- _GIVEN EXERCISE_
Take the entries below and print only the lines from the one with "trunk = [trunk_form(), head_form(), *(leg_form(name)" through the one with "in imported if", exactly as they stand, both ends included.

- _RECORDS TO PROCESS_

^^^^^^^^

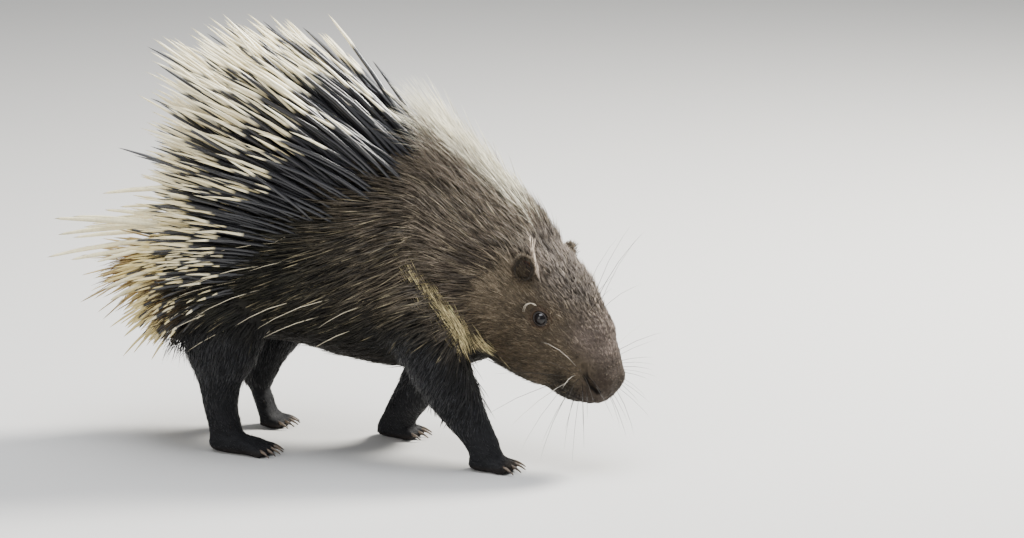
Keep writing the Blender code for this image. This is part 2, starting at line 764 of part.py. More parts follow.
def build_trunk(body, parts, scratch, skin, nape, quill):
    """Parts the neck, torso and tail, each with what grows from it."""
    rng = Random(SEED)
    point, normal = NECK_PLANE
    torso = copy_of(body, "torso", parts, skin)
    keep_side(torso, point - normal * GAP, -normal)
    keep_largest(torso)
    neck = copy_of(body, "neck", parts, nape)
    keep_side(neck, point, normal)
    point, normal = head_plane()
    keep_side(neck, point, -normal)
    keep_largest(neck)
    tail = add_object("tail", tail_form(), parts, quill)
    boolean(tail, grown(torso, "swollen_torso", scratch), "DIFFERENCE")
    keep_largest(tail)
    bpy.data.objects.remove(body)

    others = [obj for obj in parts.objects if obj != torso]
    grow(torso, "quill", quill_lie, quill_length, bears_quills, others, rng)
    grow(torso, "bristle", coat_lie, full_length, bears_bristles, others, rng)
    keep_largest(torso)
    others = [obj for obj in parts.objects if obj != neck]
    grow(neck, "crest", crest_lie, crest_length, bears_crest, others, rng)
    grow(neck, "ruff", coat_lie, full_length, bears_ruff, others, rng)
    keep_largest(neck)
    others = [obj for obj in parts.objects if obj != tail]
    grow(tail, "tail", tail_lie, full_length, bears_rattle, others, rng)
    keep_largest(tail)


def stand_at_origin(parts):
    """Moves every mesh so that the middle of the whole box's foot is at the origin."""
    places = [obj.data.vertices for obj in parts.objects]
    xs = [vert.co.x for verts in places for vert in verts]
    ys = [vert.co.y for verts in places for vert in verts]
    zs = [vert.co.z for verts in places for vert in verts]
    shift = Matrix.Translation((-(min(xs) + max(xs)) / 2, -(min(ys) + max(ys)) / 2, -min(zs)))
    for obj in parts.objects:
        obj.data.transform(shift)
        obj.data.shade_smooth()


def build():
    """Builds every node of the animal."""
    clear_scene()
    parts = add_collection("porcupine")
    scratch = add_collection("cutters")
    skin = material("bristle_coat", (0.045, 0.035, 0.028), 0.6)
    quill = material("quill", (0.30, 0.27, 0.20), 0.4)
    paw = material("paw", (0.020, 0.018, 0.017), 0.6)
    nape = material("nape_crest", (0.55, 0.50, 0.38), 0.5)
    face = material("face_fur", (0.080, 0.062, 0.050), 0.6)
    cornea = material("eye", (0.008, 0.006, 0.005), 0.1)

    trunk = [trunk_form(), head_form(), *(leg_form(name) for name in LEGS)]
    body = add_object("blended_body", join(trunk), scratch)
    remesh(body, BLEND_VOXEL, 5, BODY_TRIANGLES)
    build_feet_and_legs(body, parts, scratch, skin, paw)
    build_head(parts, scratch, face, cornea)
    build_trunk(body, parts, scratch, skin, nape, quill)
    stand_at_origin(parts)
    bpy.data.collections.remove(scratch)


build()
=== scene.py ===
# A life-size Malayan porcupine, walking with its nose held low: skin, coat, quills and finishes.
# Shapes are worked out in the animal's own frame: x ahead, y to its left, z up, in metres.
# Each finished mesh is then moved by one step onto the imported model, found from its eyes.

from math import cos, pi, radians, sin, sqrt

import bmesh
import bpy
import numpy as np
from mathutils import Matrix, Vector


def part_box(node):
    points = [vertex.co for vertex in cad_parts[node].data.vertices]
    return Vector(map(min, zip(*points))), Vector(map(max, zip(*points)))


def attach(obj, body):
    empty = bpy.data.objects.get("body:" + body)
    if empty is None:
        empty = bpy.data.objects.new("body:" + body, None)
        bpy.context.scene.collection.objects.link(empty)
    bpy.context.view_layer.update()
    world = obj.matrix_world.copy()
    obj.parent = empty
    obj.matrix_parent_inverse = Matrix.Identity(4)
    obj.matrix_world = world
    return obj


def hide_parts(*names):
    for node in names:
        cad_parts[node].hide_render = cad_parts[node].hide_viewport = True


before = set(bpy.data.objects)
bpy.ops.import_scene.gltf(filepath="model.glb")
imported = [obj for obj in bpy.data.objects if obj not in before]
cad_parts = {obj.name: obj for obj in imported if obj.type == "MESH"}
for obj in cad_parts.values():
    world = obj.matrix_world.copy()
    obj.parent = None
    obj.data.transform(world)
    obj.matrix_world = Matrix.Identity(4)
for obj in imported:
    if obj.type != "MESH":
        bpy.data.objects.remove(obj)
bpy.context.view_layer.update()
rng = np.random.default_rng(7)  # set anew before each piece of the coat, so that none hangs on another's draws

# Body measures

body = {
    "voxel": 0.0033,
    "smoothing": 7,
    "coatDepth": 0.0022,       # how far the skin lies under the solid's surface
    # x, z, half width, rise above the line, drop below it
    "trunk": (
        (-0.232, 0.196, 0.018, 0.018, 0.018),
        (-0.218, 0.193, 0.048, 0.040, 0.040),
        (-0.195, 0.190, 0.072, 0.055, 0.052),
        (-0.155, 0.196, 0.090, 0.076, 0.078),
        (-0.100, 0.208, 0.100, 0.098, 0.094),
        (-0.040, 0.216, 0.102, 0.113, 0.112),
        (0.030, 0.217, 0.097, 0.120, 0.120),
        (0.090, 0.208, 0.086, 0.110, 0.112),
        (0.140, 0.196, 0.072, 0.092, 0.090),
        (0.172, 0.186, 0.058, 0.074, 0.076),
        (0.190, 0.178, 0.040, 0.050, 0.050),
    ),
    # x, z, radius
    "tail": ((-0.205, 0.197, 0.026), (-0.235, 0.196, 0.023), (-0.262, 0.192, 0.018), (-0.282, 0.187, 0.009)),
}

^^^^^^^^

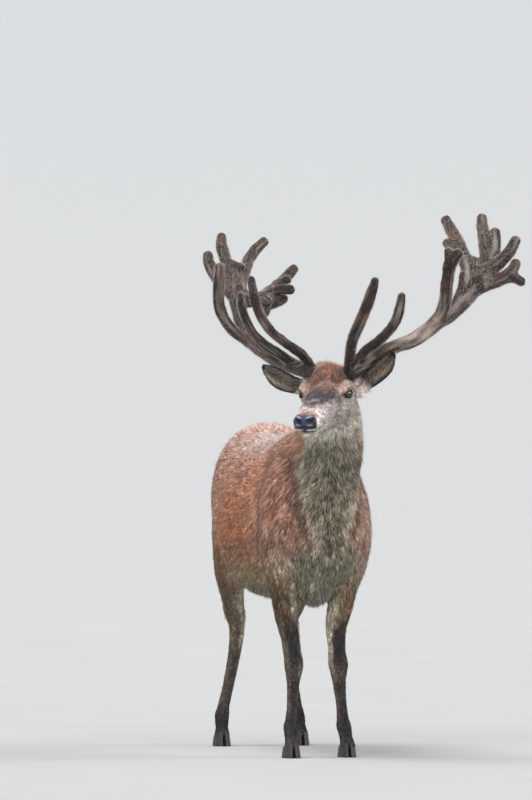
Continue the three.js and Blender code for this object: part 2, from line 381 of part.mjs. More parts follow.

^^^^^^^^

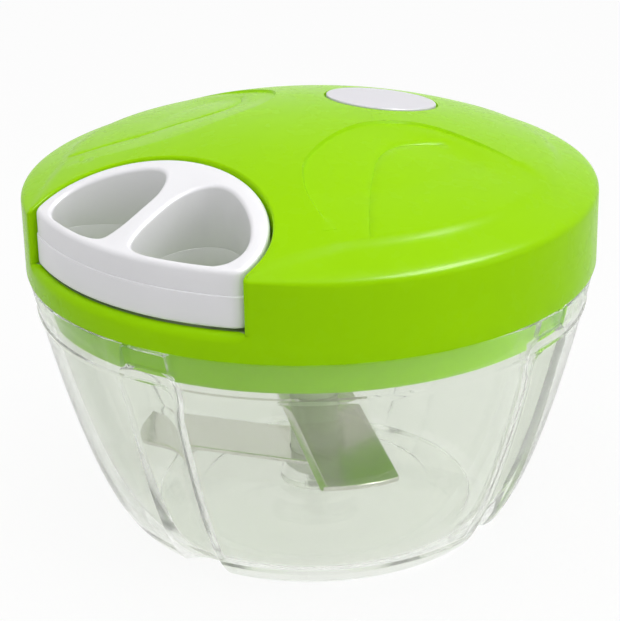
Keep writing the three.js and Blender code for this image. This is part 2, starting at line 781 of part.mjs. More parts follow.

^^^^^^^^

- _SOLUTION_
    trunk = [trunk_form(), head_form(), *(leg_form(name) for name in LEGS)]
    body = add_object("blended_body", join(trunk), scratch)
    remesh(body, BLEND_VOXEL, 5, BODY_TRIANGLES)
    build_feet_and_legs(body, parts, scratch, skin, paw)
    build_head(parts, scratch, face, cornea)
    build_trunk(body, parts, scratch, skin, nape, quill)
    stand_at_origin(parts)
    bpy.data.collections.remove(scratch)


build()
=== scene.py ===
# A life-size Malayan porcupine, walking with its nose held low: skin, coat, quills and finishes.
# Shapes are worked out in the animal's own frame: x ahead, y to its left, z up, in metres.
# Each finished mesh is then moved by one step onto the imported model, found from its eyes.

from math import cos, pi, radians, sin, sqrt

import bmesh
import bpy
import numpy as np
from mathutils import Matrix, Vector


def part_box(node):
    points = [vertex.co for vertex in cad_parts[node].data.vertices]
    return Vector(map(min, zip(*points))), Vector(map(max, zip(*points)))


def attach(obj, body):
    empty = bpy.data.objects.get("body:" + body)
    if empty is None:
        empty = bpy.data.objects.new("body:" + body, None)
        bpy.context.scene.collection.objects.link(empty)
    bpy.context.view_layer.update()
    world = obj.matrix_world.copy()
    obj.parent = empty
    obj.matrix_parent_inverse = Matrix.Identity(4)
    obj.matrix_world = world
    return obj


def hide_parts(*names):
    for node in names:
        cad_parts[node].hide_render = cad_parts[node].hide_viewport = True


before = set(bpy.data.objects)
bpy.ops.import_scene.gltf(filepath="model.glb")
imported = [obj for obj in bpy.data.objects if obj not in before]
cad_parts = {obj.name: obj for obj in imported if obj.type == "MESH"}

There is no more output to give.